Clockwise, from top: Patrons dining in the light-filled room, butternut squash and lentil stew, mlookhia fetti with chicken.

Tanoreen occasionally experiments with more modern preparations. The menu advertises a pomegranate-sauced cauliflower steak, introduced a few years back, while a server on a recent evening tried pushing a trio of clubstaurant-y filet mignon shawarma sliders our way. I prefer the Gaza specialty that is butternut squash and lentil stew, a sweet, orange mash that smacks of warming cinnamon.

The kitchen also whips up a very good muhammara, a staple spread from Syria that blends walnuts, red peppers, and pomegranates. Since the dish pops up quite a bit around town, here’s a quick side-by-side comparison: Ayat concocts this classic in a smooth and umami-rich way that smacks of tomatoes; it could easily function as a pasta sauce. Qanoon, in turn, makes theirs with enough electric acidity to power a small generator. At Tanoreen, the muhammara is coarser and leans into the sweetness of the pomegranate and the crunch of the almonds; the tang is more of a background note.

Green and beige crushed pistachios dot the top of a white sahleb custard
Sahleb custard with mint tea.

Grilled items — ground lamb sausage, chicken thigh, lamb cubes — get the job done about as respectfully as at any kebab shop, with smartly rendered fats, cumin scents, and tender chunks of mildly gamey meats. A smarter order, however, is the whole fish. The kitchen fries red snappers in an ultra-light batter, resulting in a puffy exterior that sometimes approaches a chicharron-level of oceanic crunch. You dip that crackly skin into nutty parsley-tahini sauce, and do the same with the (occasionally dry) flesh, which peels off the bones with preternatural ease, as if the fish was born sliced.

One would also be remiss in overlooking the fetti, a layered dish of yogurt, rice, coriander, pita chips, chicken, and mlookhia — an astringent leafy green. Bishara purees the vegetable as finely as creamed spinach, Lebanese-style; it enrobes piles of shredded poultry and rice in such a way that the dish looks like a miniature chain of moss-hued mountains. The mixture is smooth on the tongue and packs a mix of fragrant bitterness and sourness, while the pita imparts crunch.

Dessert could merit a separate trip in its own right. The menu states that a small kanafeh ($16) feeds up to three people; I’d say it’s enough for up to four. Tanoreen makes a pitch-perfect rendition, wrapping fresh cheese in kataifi, baking it until the shredded phyllo turns golden, and then dousing the entire thing in orange blossom-scented syrup. A server slices and serves it tableside to show off the interior’s lengthy stretch. The kanafeh oozes and crunches and packs enough sweetness to obviate the need for sugar in an accompanying glass of mint tea.

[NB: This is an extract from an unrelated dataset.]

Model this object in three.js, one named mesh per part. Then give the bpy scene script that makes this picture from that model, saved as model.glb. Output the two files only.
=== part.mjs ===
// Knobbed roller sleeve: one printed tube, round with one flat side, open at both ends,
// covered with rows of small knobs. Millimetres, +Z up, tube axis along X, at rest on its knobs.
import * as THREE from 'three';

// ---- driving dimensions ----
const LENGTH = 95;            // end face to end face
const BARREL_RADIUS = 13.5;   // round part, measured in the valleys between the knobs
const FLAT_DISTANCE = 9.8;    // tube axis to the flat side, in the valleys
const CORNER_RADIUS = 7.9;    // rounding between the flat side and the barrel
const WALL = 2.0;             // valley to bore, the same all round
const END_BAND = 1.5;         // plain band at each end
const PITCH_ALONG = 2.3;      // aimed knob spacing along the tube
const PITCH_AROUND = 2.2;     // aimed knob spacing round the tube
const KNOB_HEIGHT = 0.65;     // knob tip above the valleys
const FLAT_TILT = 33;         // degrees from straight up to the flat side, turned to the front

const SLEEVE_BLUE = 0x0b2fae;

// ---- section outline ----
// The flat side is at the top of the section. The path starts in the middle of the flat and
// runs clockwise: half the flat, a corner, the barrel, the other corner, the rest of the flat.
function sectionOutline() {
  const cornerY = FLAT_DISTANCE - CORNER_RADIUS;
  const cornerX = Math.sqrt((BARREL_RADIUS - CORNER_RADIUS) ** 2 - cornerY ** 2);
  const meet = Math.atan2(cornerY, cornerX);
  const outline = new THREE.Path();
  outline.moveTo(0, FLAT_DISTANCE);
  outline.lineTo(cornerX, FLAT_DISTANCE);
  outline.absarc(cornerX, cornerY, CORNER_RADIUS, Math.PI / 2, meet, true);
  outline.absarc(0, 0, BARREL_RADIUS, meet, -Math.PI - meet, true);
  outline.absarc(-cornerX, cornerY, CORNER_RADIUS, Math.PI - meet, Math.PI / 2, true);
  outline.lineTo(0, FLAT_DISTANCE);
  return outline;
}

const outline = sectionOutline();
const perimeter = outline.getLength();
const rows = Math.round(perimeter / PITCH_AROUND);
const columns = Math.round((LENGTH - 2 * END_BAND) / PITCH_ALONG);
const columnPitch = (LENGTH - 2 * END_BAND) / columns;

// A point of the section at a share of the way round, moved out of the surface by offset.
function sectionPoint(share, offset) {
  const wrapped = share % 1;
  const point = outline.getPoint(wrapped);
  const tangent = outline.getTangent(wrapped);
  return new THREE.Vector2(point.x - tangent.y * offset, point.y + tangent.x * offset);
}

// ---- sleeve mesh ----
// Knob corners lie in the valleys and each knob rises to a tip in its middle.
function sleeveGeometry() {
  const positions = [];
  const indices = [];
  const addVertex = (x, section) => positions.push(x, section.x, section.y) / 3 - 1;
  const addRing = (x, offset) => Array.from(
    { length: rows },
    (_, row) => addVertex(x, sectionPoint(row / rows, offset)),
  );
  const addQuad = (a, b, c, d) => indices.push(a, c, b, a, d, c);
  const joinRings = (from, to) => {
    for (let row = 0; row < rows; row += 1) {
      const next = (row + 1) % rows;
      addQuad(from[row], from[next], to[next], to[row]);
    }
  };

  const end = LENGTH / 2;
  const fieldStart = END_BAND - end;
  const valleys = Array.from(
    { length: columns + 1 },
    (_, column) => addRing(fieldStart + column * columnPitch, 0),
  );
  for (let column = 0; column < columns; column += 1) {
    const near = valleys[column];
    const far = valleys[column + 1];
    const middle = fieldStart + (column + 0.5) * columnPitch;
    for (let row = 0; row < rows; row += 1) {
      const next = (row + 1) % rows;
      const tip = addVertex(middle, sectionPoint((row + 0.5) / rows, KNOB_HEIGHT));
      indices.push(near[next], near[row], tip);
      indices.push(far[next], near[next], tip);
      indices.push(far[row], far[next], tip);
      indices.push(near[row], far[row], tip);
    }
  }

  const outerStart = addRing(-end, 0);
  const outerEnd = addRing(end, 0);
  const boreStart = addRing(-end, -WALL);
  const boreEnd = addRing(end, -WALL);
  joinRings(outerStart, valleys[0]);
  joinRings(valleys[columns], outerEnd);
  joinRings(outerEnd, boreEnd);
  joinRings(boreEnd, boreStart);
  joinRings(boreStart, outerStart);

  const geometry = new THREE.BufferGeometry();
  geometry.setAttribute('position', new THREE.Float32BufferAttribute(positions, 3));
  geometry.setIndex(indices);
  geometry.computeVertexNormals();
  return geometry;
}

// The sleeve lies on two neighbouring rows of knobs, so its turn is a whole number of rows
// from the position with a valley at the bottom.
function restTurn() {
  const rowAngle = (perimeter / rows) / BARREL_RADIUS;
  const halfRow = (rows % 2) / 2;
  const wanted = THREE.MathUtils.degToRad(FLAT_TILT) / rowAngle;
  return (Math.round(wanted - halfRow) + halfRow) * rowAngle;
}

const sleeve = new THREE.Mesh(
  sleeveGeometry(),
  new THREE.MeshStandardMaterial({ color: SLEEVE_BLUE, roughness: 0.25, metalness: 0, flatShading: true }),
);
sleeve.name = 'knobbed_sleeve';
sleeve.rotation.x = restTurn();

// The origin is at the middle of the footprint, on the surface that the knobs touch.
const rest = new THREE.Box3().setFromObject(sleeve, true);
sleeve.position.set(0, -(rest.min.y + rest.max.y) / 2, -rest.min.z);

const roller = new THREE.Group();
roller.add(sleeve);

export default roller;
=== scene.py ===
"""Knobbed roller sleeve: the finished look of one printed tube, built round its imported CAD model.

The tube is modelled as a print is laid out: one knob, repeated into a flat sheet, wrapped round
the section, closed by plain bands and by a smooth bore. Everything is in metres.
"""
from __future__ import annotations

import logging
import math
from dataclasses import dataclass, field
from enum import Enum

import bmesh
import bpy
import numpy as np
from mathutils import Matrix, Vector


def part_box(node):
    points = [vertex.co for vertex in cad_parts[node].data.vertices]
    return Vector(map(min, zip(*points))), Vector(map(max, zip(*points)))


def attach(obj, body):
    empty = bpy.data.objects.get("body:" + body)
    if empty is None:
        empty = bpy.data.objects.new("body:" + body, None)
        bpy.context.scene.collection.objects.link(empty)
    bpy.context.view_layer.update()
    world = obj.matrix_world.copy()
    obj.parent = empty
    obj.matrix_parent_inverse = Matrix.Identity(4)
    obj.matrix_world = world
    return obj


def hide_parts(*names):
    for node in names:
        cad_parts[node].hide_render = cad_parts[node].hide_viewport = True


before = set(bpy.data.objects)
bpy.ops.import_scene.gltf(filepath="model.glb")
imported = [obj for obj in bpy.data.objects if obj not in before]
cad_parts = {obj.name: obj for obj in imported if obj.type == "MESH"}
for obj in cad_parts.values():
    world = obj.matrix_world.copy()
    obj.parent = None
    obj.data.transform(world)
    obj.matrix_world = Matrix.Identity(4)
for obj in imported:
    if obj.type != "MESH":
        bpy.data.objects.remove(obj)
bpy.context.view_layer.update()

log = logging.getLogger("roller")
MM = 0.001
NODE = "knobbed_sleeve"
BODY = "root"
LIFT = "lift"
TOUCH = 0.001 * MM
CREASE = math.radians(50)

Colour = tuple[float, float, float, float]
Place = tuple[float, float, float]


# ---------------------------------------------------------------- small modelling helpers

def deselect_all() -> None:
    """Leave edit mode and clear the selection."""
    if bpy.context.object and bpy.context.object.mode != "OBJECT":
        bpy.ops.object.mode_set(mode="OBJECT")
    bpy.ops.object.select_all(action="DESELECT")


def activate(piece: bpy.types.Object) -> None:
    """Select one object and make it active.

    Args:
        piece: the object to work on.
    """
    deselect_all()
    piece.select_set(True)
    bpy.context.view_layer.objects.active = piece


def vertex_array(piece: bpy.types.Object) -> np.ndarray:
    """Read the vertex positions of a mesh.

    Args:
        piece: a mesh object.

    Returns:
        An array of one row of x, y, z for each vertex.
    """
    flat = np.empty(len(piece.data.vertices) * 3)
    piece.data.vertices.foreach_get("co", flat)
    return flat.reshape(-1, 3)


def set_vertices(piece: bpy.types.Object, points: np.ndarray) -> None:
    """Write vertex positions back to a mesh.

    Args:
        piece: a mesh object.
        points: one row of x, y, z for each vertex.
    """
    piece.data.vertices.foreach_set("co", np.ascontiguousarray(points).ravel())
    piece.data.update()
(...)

Knafeh exhibits a burnished top, garnished with green pistachios, prior to being sliced; it sits on a white plate on a brown table
An order of knafeh, prior to being sliced.

Indeed, sweetness is in no short supply here. Baklava, imported from Shatila Bakery in Dearborn, Michigan, flaunts a texture that’s akin to biting down on crisp autumn leaves slicked with butter and sugar. For something a bit less common, the kitchen also offers date cookies ($12), a blend of walnuts, fruit, anise seeds, sesame, and olive oil. The treats function as a wonderfully crumbly delivery mechanism for a bitter punch of fennel.

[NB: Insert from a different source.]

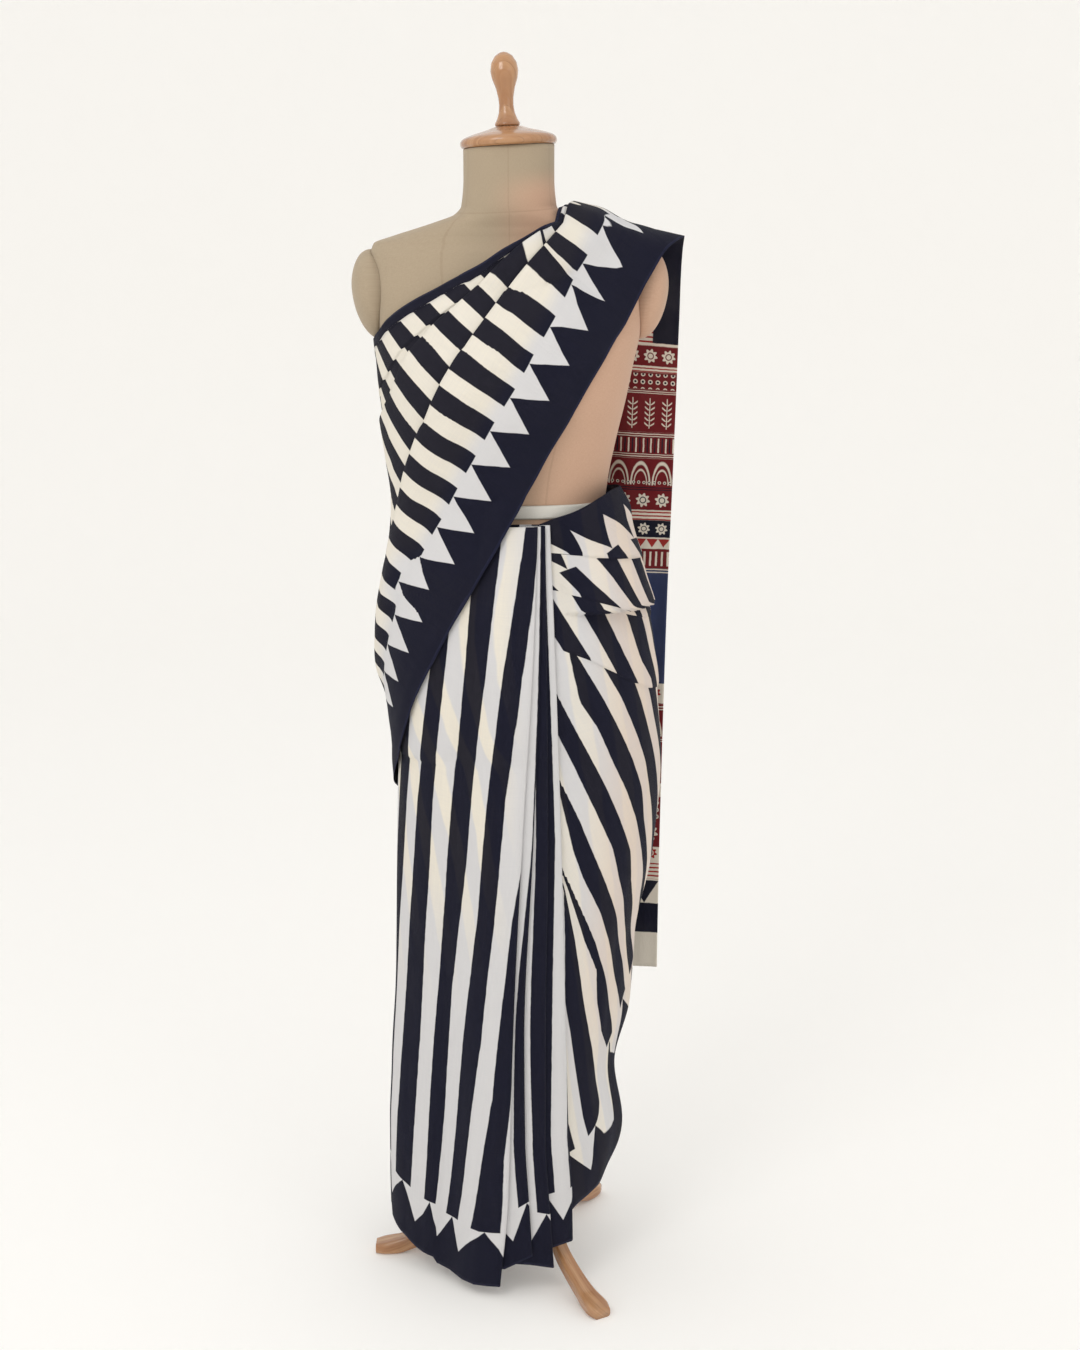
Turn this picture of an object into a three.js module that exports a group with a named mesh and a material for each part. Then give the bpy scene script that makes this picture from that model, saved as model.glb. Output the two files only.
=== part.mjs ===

Sahlab ($10) doesn’t make its way onto too many menus either, though at Tanoreen it takes the form of a plated custard, rather than the tougher-to-find drinkable version. Bishara adds the requisite dose of mastic for a vague whiff of pine, a scattering of pistachios for texture, and a pool of rosewater for perfume. Yet those are all background notes to the custard itself, whose chilly dairy flavors soothe your stomach after a long, pickle-strewn meal. It’s all enough to make one hope the owners might open up a chain of Middle Eastern sweet shops, daytime cafes where one could swing by for coffee and their excellent chocolate harissa — a semolina coconut cake that’s effectively a dense, chewy, and fragrant Palestinian brownie. Then again, Tanoreen already functions as a proper dessert parlor — on top of everything else — so I’d say the Bisharas have things figured out pretty well.